### EXERCISE INPUTS
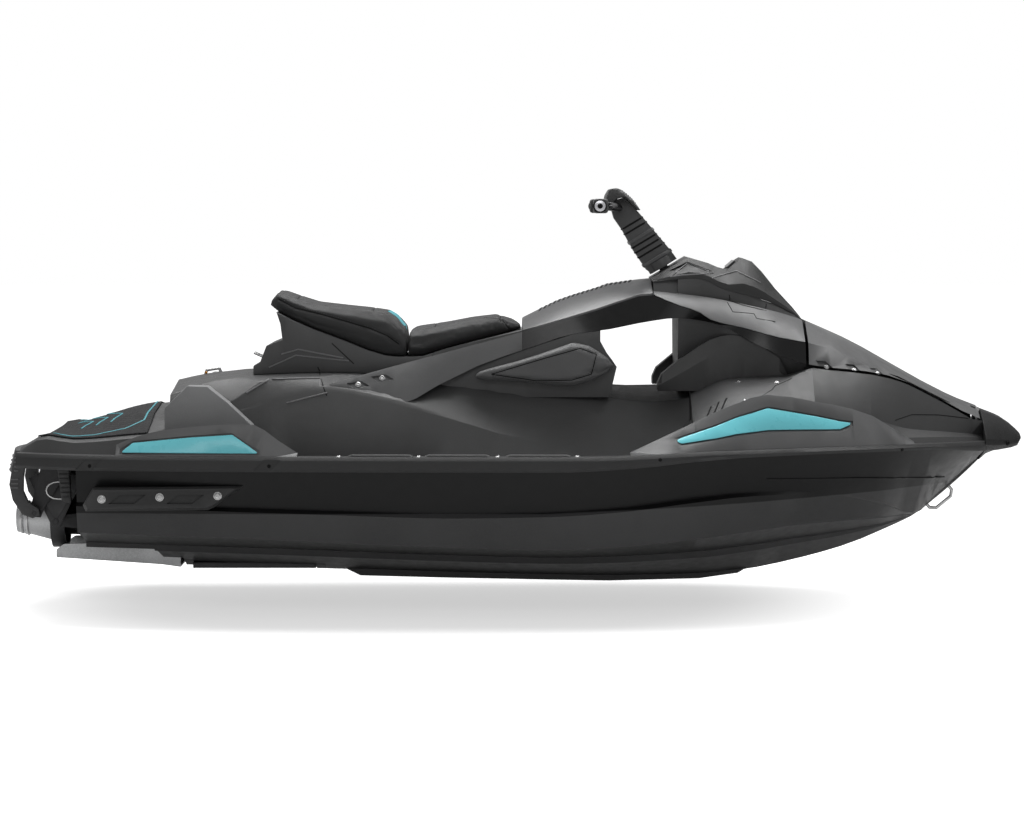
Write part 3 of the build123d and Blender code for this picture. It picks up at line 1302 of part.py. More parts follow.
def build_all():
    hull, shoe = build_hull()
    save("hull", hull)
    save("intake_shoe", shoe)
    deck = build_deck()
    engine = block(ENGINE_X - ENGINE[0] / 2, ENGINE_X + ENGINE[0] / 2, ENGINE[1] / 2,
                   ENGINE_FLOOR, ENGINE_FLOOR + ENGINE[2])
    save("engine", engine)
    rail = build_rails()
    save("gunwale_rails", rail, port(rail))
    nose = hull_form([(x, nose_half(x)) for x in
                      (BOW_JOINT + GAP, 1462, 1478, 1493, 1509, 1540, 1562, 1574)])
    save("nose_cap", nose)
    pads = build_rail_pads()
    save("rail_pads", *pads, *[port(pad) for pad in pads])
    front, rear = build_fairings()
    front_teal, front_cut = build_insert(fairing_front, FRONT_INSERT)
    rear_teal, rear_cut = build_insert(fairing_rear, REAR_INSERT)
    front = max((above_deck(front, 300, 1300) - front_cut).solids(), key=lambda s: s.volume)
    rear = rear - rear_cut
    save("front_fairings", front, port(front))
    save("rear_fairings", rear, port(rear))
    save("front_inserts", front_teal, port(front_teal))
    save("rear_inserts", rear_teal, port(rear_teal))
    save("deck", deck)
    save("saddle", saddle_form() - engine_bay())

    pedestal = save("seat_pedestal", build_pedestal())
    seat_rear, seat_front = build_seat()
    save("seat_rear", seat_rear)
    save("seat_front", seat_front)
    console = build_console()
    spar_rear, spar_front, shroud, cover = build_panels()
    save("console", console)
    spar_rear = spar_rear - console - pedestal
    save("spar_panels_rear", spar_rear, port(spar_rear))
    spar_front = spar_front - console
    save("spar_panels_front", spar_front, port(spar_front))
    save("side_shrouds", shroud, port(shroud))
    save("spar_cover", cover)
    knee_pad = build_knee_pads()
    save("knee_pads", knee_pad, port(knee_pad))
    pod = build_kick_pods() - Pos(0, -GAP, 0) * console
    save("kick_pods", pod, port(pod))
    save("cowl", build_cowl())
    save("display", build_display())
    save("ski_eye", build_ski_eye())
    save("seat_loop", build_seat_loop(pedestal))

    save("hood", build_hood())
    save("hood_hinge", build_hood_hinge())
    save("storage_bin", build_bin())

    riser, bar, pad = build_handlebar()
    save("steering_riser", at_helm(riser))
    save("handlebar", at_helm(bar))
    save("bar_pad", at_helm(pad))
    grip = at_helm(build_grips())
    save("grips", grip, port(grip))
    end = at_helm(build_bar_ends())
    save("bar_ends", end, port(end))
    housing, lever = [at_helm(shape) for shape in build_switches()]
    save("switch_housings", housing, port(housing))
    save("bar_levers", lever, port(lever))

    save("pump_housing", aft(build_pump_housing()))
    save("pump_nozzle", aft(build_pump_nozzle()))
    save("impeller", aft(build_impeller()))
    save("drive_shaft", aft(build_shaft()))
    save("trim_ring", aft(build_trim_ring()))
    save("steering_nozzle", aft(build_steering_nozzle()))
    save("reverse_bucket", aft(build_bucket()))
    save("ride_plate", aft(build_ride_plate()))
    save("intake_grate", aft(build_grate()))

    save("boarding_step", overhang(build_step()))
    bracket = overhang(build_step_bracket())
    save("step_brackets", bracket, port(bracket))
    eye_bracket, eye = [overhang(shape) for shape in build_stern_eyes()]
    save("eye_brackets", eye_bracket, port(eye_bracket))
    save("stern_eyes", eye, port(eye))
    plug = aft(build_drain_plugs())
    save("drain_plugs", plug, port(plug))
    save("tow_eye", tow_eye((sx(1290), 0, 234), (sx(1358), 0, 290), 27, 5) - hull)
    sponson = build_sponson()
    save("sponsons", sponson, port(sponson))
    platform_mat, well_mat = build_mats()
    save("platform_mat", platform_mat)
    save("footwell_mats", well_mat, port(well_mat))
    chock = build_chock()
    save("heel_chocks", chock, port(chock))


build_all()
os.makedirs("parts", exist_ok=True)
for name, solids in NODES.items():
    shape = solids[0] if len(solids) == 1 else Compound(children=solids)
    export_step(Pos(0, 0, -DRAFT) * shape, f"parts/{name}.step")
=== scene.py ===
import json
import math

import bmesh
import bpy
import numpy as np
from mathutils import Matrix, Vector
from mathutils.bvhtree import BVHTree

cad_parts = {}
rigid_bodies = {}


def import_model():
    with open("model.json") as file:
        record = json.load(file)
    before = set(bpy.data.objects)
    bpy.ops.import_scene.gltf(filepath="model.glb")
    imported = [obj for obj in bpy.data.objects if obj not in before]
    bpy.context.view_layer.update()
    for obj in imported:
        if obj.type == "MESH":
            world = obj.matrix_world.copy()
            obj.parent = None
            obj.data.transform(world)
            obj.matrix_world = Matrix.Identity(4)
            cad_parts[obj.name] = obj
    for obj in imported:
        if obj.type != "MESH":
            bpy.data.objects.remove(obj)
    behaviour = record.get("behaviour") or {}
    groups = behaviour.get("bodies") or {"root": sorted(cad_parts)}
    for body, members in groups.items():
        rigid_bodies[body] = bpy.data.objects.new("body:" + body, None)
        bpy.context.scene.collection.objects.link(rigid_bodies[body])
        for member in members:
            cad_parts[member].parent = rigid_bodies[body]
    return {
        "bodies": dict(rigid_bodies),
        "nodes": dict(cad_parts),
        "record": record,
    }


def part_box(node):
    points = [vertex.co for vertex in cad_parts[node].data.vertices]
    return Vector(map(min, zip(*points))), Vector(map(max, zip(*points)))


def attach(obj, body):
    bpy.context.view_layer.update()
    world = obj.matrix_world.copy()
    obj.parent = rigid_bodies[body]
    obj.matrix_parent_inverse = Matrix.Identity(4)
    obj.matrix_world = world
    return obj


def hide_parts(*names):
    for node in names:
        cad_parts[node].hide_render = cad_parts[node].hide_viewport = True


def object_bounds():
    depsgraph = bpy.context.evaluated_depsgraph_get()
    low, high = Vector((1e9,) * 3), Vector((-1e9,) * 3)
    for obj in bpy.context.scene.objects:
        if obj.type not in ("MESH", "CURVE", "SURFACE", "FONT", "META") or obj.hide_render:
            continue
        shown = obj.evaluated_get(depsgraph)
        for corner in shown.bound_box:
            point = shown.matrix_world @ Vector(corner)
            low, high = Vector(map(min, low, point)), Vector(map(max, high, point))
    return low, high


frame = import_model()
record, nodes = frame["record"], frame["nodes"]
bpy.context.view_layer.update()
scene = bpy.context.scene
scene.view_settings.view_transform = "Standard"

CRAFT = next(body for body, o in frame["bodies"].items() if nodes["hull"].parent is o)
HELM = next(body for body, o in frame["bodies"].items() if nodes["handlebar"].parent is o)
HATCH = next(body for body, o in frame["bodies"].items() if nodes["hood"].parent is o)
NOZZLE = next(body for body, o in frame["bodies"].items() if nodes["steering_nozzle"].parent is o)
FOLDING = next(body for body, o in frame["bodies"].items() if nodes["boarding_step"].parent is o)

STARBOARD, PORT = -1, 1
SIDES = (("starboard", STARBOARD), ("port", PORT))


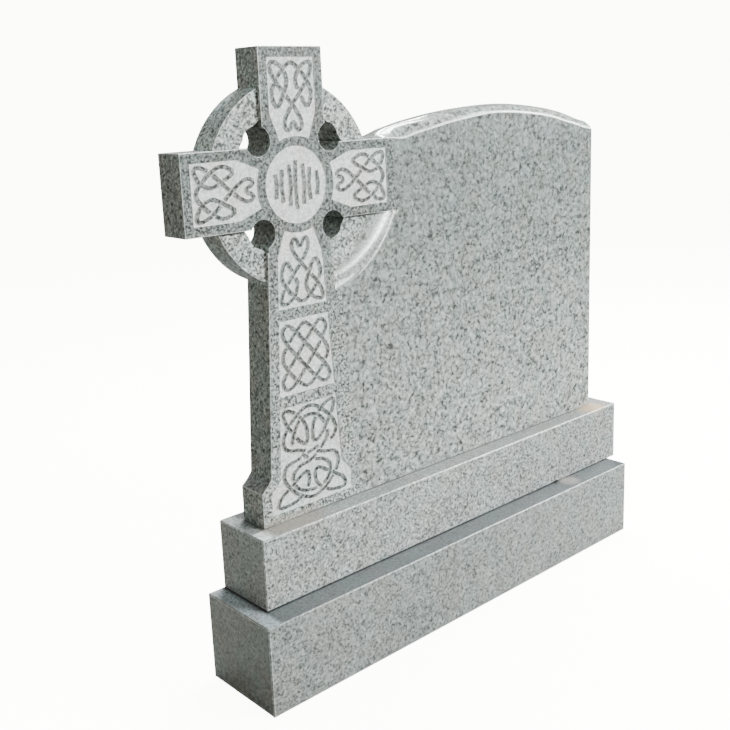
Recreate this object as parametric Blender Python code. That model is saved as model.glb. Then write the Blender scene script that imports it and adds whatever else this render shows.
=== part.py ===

### YOUR GOAL
Start with the line that contains "platform_mat, well_mat = build_mats()" and end with the line that contains "record = json.load(file)"; give those lines again exactly, and no others.

### EXPECTED ANSWER
    platform_mat, well_mat = build_mats()
    save("platform_mat", platform_mat)
    save("footwell_mats", well_mat, port(well_mat))
    chock = build_chock()
    save("heel_chocks", chock, port(chock))


build_all()
os.makedirs("parts", exist_ok=True)
for name, solids in NODES.items():
    shape = solids[0] if len(solids) == 1 else Compound(children=solids)
    export_step(Pos(0, 0, -DRAFT) * shape, f"parts/{name}.step")
=== scene.py ===
import json
import math

import bmesh
import bpy
import numpy as np
from mathutils import Matrix, Vector
from mathutils.bvhtree import BVHTree

cad_parts = {}
rigid_bodies = {}


def import_model():
    with open("model.json") as file:
        record = json.load(file)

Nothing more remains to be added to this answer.